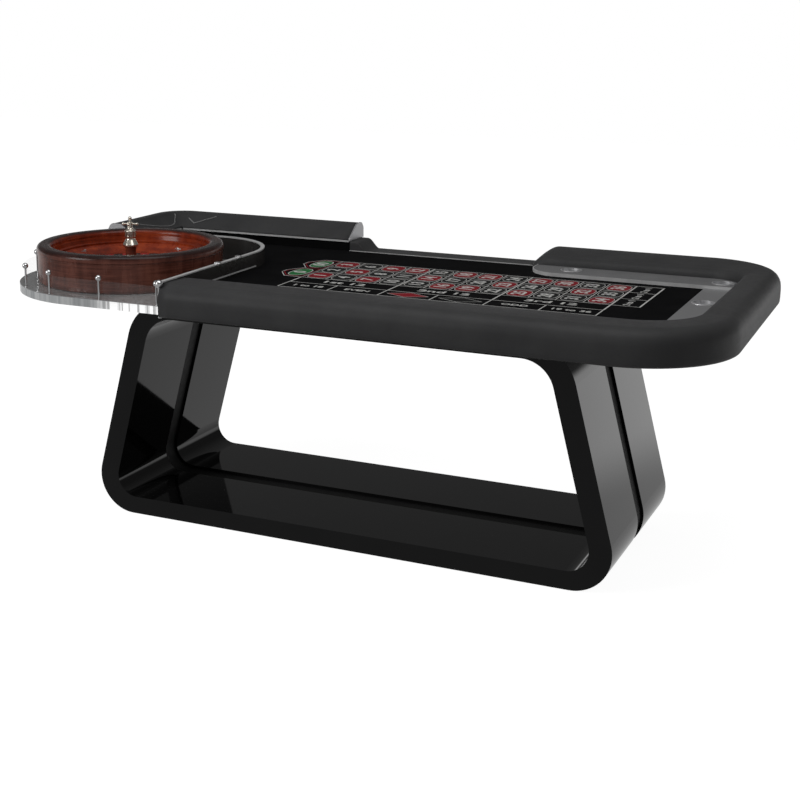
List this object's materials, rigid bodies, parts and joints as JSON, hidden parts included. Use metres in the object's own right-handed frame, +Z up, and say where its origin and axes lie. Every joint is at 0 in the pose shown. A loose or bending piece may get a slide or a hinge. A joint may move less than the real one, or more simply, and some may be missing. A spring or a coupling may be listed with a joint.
{
  "type": "roulette table",
  "caption": "Casino roulette table with a padded rail, printed black cloth, closed band base and a spinning wheel on a clear platform.",
  "frame": {"origin": "on the floor, under the middle of the bounding box", "axes": "+Z up, +X along the table's length towards the padded players' end, +Y towards the croupier's side"},
  "size_m": [2.459, 1.2886, 1.0188],
  "materials": {
    "black_lacquer": "high-gloss black lacquer on board",
    "groove_black": "matt black recessed strip",
    "glide_rubber": "black rubber",
    "zinc_steel": "black-coated steel",
    "plywood": "birch plywood, hidden",
    "charcoal_leather": "fine-grained charcoal upholstery leather",
    "black_panel": "satin black painted board",
    "ledge_grey": "smooth mid-grey leather facing",
    "brushed_plate": "fine straight brushing",
    "black_felt": "black wool baize",
    "printed_felt": "black baize with a printed betting grid",
    "polished_steel": "polished",
    "light_metal": "satin anodised",
    "clear_acrylic": "thick clear acrylic, polished edges",
    "clear_screen": "thin clear screen",
    "hardwood": "beech, hidden",
    "mahogany": "red-brown mahogany under clear gloss lacquer",
    "dark_veneer": "dark veneer under clear gloss lacquer",
    "bearing_brass": "machined",
    "number_enamel": "red, black and green gloss enamel",
    "pocket_enamel": "red, black and green gloss enamel",
    "fret_metal": "polished",
    "turret_metal": "polished champagne nickel"
  },
  "bodies": {
    "table": {"backrest_cushion": "charcoal_leather", "backrest_end_cap": "light_metal", "backrest_plinth": "black_lacquer", "backrest_trim": "light_metal", "ball_track": "dark_veneer", "base_centre_strip": "groove_black", "base_loop_back": "black_lacquer", "base_loop_front": "black_lacquer", "cup_holders": "polished_steel", "dealer_edge": "charcoal_leather", "dealer_trim": "light_metal", "deck_panel": "black_panel", "deflectors": "polished_steel", "end_plate": "brushed_plate", "felt_cloth": "black_felt", "fence_clips": "light_metal", "fence_edge_strip": "light_metal", "fence_foot_trim": "light_metal", "fence_trim": "light_metal", "fence_wall": "black_lacquer", "floor_glides": "glide_rubber", "guard_posts": "polished_steel", "layout_sheet": "printed_felt", "ledge_block": "ledge_grey", "ledge_trim": "light_metal", "mounting_bolts": "zinc_steel", "mounting_plates": "zinc_steel", "platform_dowels": "hardwood", "platform_pads": "glide_rubber", "playing_bed": "plywood", "rail_core": "plywood", "rail_cushion": "charcoal_leather", "side_end_cap": "light_metal", "spindle": "polished_steel", "thrust_washer": "bearing_brass", "wheel_bowl": "mahogany", "wheel_guard": "clear_screen", "wheel_platform": "clear_acrylic"},
    "rotor": {"number_ring": "number_enamel", "pocket_ring": "pocket_enamel", "pocket_frets": "fret_metal", "rotor_cone": "mahogany", "rotor_hub": "bearing_brass", "turret_base": "turret_metal", "turret_body": "turret_metal", "turret_cross": "turret_metal", "turret_finial": "turret_metal"}
  },
  "joints": [
    {"name": "rotor_spin", "type": "hinge", "parent": "table", "child": "rotor", "pos_m": [-0.8571, -0.2083, 0.8286], "axis": [0, 0, 1], "continuous": true}
  ]
}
━━━━━━━━━━━━━━━━
Output all of the material, please, exactly as it stands.

=== Expected answer ===
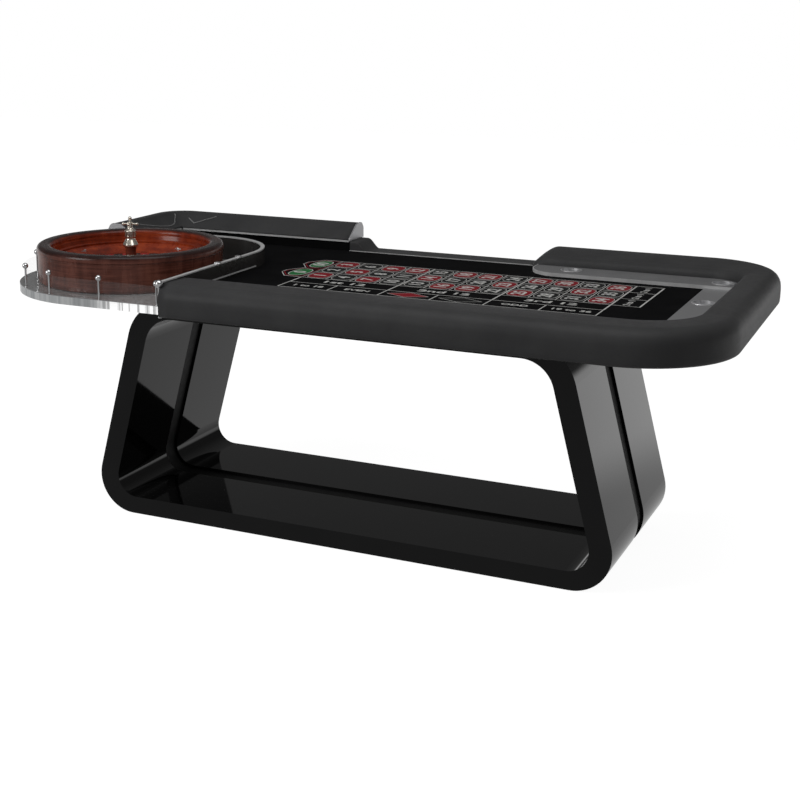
List this object's materials, rigid bodies, parts and joints as JSON, hidden parts included. Use metres in the object's own right-handed frame, +Z up, and say where its origin and axes lie. Every joint is at 0 in the pose shown. A loose or bending piece may get a slide or a hinge. A joint may move less than the real one, or more simply, and some may be missing. A spring or a coupling may be listed with a joint.
{
  "type": "roulette table",
  "caption": "Casino roulette table with a padded rail, printed black cloth, closed band base and a spinning wheel on a clear platform.",
  "frame": {"origin": "on the floor, under the middle of the bounding box", "axes": "+Z up, +X along the table's length towards the padded players' end, +Y towards the croupier's side"},
  "size_m": [2.459, 1.2886, 1.0188],
  "materials": {
    "black_lacquer": "high-gloss black lacquer on board",
    "groove_black": "matt black recessed strip",
    "glide_rubber": "black rubber",
    "zinc_steel": "black-coated steel",
    "plywood": "birch plywood, hidden",
    "charcoal_leather": "fine-grained charcoal upholstery leather",
    "black_panel": "satin black painted board",
    "ledge_grey": "smooth mid-grey leather facing",
    "brushed_plate": "fine straight brushing",
    "black_felt": "black wool baize",
    "printed_felt": "black baize with a printed betting grid",
    "polished_steel": "polished",
    "light_metal": "satin anodised",
    "clear_acrylic": "thick clear acrylic, polished edges",
    "clear_screen": "thin clear screen",
    "hardwood": "beech, hidden",
    "mahogany": "red-brown mahogany under clear gloss lacquer",
    "dark_veneer": "dark veneer under clear gloss lacquer",
    "bearing_brass": "machined",
    "number_enamel": "red, black and green gloss enamel",
    "pocket_enamel": "red, black and green gloss enamel",
    "fret_metal": "polished",
    "turret_metal": "polished champagne nickel"
  },
  "bodies": {
    "table": {"backrest_cushion": "charcoal_leather", "backrest_end_cap": "light_metal", "backrest_plinth": "black_lacquer", "backrest_trim": "light_metal", "ball_track": "dark_veneer", "base_centre_strip": "groove_black", "base_loop_back": "black_lacquer", "base_loop_front": "black_lacquer", "cup_holders": "polished_steel", "dealer_edge": "charcoal_leather", "dealer_trim": "light_metal", "deck_panel": "black_panel", "deflectors": "polished_steel", "end_plate": "brushed_plate", "felt_cloth": "black_felt", "fence_clips": "light_metal", "fence_edge_strip": "light_metal", "fence_foot_trim": "light_metal", "fence_trim": "light_metal", "fence_wall": "black_lacquer", "floor_glides": "glide_rubber", "guard_posts": "polished_steel", "layout_sheet": "printed_felt", "ledge_block": "ledge_grey", "ledge_trim": "light_metal", "mounting_bolts": "zinc_steel", "mounting_plates": "zinc_steel", "platform_dowels": "hardwood", "platform_pads": "glide_rubber", "playing_bed": "plywood", "rail_core": "plywood", "rail_cushion": "charcoal_leather", "side_end_cap": "light_metal", "spindle": "polished_steel", "thrust_washer": "bearing_brass", "wheel_bowl": "mahogany", "wheel_guard": "clear_screen", "wheel_platform": "clear_acrylic"},
    "rotor": {"number_ring": "number_enamel", "pocket_ring": "pocket_enamel", "pocket_frets": "fret_metal", "rotor_cone": "mahogany", "rotor_hub": "bearing_brass", "turret_base": "turret_metal", "turret_body": "turret_metal", "turret_cross": "turret_metal", "turret_finial": "turret_metal"}
  },
  "joints": [
    {"name": "rotor_spin", "type": "hinge", "parent": "table", "child": "rotor", "pos_m": [-0.8571, -0.2083, 0.8286], "axis": [0, 0, 1], "continuous": true}
  ]
}